Et, à l’opposé, vous dessinez un portrait de Sean sur deux cases. Comme une Gueule Cassée.
C’est la guerre, avec deux niveaux de lecture pour ce portrait et ce que dit le personnage.
Page 116, vous jouez encore sur les cases, le texte en suspens, et le rythme. « Qu’est-ce qui vous am…ène ? »
Le découpage est un peu cinématographique.
On a l’ordre et le discontinu. L’ordre qu’a connu Moïra dans sa vie d’épouse est bouleversé par la surprise de l’amour retrouvé.
Et c’est elle qui prend les devants ! Ce découpage est instinctif. J’essaye plusieurs possibilités et je vois ce qui fonctionne. C’est une question de dosage, de rythme, une intuition. Comment savoir qu’une case est bien composée ? C’est à la fois mathématique et instinctif.
Le dessin de la scène amoureuse est tout en douceur, comme une danse.
Je voulais réaliser quelque chose de très sensuel, doux et érotique à la fois.
Vous avez un album à venir ?
Je travaille à l’écriture d’un scénario. Encore des histoires de femmes, peut-être sur plusieurs générations. J’aime bien mélanger les générations.
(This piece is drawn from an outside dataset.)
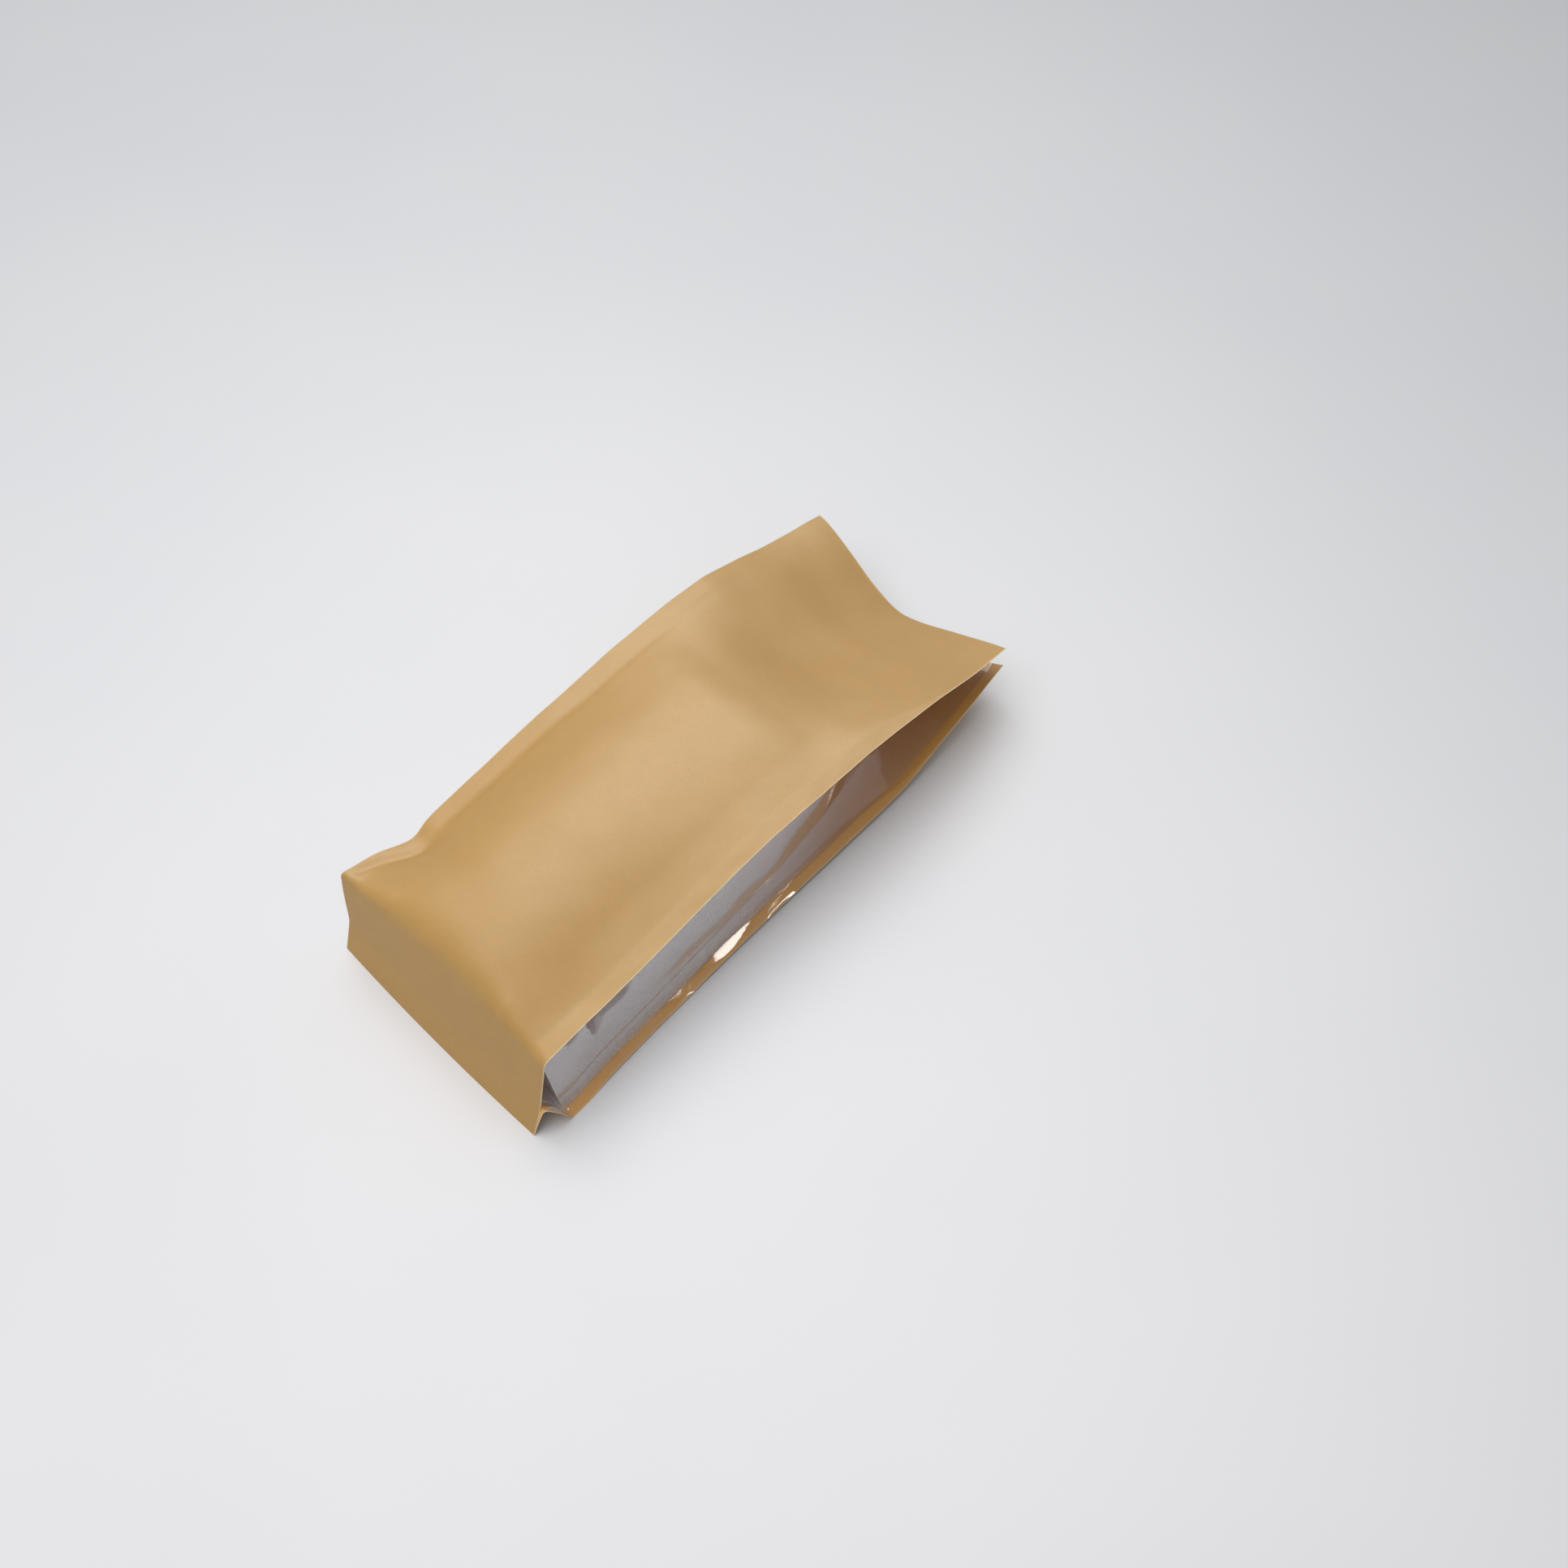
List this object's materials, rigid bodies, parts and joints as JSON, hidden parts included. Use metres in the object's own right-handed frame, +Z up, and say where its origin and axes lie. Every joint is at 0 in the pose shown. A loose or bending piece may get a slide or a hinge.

Dans Trois chardons, Isla est un peu une maman de substitution, comme peut l’être Margaret.
Vos trois sœurs sont chacune d’âge très différent, dans des situations complexes, non tranchées.
L’une est veuve, une autre est quittée par son mari, la troisième a quitté son mari mais est restée amie avec lui…Les relations humaines sont toujours complexes, c’est ce qui en fait l’intérêt. J’aime la nuance. Chacune a ses défauts, ses qualités, un parcours à part.
Vous ne les jugez pas.
Non, parce qu’elles sont complexes, justement. Moïra, est faussement douce, profondément dans le doute. Les gens qui ne doutent jamais, c’est insupportable ! Comme ceux qui doutent tout le temps.
Et, vous avez un whisky préféré ?
Le Talisker, évidemment ! Avec un petit goût salé, tourbé, délicieux.
On notera, que Ama avait déjà un petit goût d’amour proche du verbe amare en latin. Que le baiser entre Moïra et Sean est précédé d’une réplique sur deux cases : » am-ène »… Il semblerait que l’amour, lui aussi, ait un petit goût salé, tourbé, délicieux qui dépasse les cases.